International benchmark Brent crude BZ1! traded around $72.75 Thursday, and U.S. West Texas Intermediate CL1! hovered near $69.60. These are levels not seen since before the Middle East conflict escalated in late February, driven down by an interim U.S.-Iran peace deal. The fundamentals are clear: lower input costs should, in time, mean lower output prices.

But politics doesn't trade on lag times. Trump's $2.25 target, thrown out like a gauntlet, is a political price, not a market one. It ignores regional taxes, refining margins, and distribution costs that vary wildly across the country. For traders, the immediate question is: does this rhetoric translate to tangible action? The DoJ probe is the wild card. Even the threat of antitrust scrutiny or onerous regulations can weigh on sector valuations, creating a headwind that offsets bullish crude inventory data.

Big Oil's Defense: Growth and "Optimization"

Pressed on whether the majors could do more, Bonner's response was telling. She pointed not to price cuts, but to production growth. "We're growing this year. We're going to grow production at 7% to 10%," she stated, emphasizing that Chevron is "doing everything that we can."

This is the core of the energy sector's identity now. After a decade of capital discipline, the priority for shareholders is returning cash via buybacks and dividends. Boosting output is the stated path to doing that. "We've optimized through the conflict and continue to optimize the levers that we have," Bonner added. For investors, this is the right tune: a focus on operational efficiency and shareholder returns. For a political audience furious about pump prices, it can sound tone-deaf. The phrase "doing everything we can" rings hollow to a consumer who sees crude fall and their gas bill stay stubbornly high.

Bonner expressed "empathy" for consumers globally, but the sector's financial priorities are not aligned with immediate price relief. This disconnect is the heart of the political risk now facing the group.

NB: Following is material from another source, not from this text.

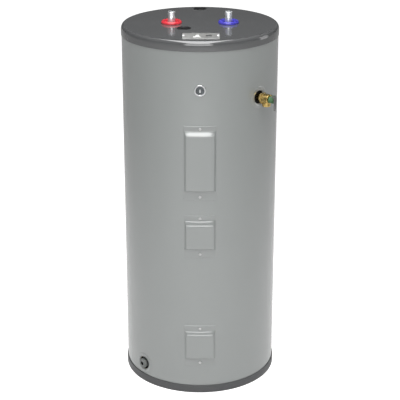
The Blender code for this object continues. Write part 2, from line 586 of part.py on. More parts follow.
def make_relief_valve():
    """Temperature and pressure relief valve: brass body, green bonnet, sprung stem, lever and probe."""
    axis = stand("relief_valve_axis", RELIEF_ANGLE, RELIEF_HEIGHT)
    dam = sleeve(bmesh.new(), 0.0143, RELIEF_HOLE - 0.0005, *DAM)
    place("relief_valve_dam", dam, "black_foam", axis)
    place("relief_valve_collar", saddle_ring(bmesh.new(), 0.0252, 0.0390, GAP, 0.0014), "jacket_paint", axis)

    body = place("relief_valve_body", rod(bmesh.new(), 0.0175, 0.3000, 0.3300), "brass", axis)
    trim(body, "UNION", rod(bmesh.new(), PIPE_RADIUS, 0.2205, 0.3010))
    trim(body, "UNION", hexagon(bmesh.new(), 0.0355, 0.2926, 0.3022))
    down = Matrix.Translation((0, 0, OUTLET_OUT)) @ Matrix.Rotation(radians(90), 4, "X")
    trim(body, "UNION", rod(bmesh.new(), 0.0163, 0, OUTLET_DROP, PIPE_SIDES, down))
    trim(body, "DIFFERENCE", rod(bmesh.new(), 0.0065, 0.21, 0.31, 16))
    trim(body, "DIFFERENCE", rod(bmesh.new(), 0.0110, 0.3035, 0.34, 20))
    trim(body, "DIFFERENCE", rod(bmesh.new(), 0.0095, 0, 0.05, 20, down))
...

Market Implications: Navigating the Crosscurrents

So, what's a market participant to do with this information? The setup is a classic crosscurrent.

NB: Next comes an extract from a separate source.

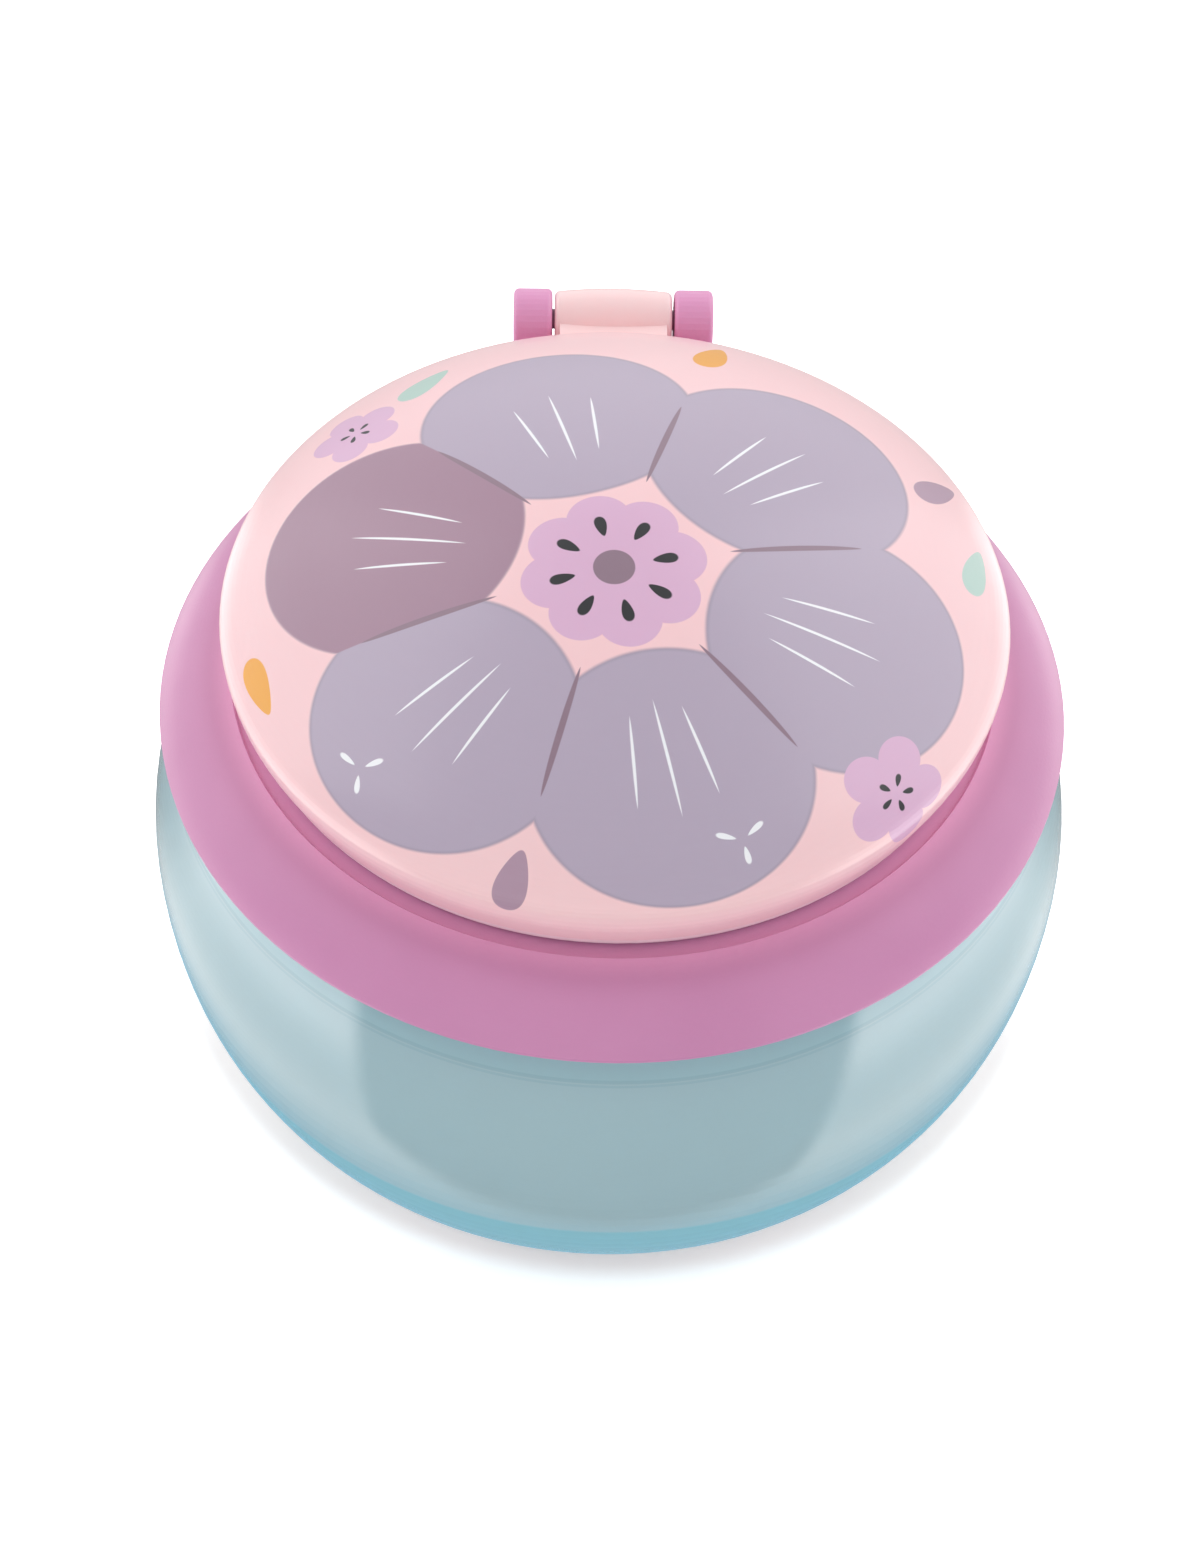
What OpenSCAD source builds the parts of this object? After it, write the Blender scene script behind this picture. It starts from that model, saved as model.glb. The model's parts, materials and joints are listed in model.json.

On one hand, the crude complex looks softer. Peace, however fragile, is bearish for the risk premium baked into oil prices. If the Middle East normalization continues, the path of least resistance for crude is sideways to lower. That should, as Bonner notes, eventually pull gasoline futures RB1! down with it. Traders looking at the crack spread—the difference between crude and gasoline prices—will be watching for that compression.

On the other hand, the political overhang is a new layer of uncertainty. A DoJ investigation is a slow-moving but serious threat. It introduces regulatory risk that isn't easily quantified. Will it lead to onerous new rules? Unlikely in the short term. Will it cast a pall over the sector, making generalist investors hesitant to buy the dip? Almost certainly. For the integrated majors like Chevron CVX and Exxon XOM, this political friction is a direct hit to the "social license to operate" narrative they've carefully cultivated.

The rhetorical battle also creates a perverse incentive. Could the threat of a probe actually slow the pass-through of lower crude costs to the pump? If companies fear that lowering prices quickly will be seen as an admission of prior gouging, might they let the lag stretch even longer to avoid legal jeopardy? It's a twisted scenario, but in this climate, it can't be ruled out.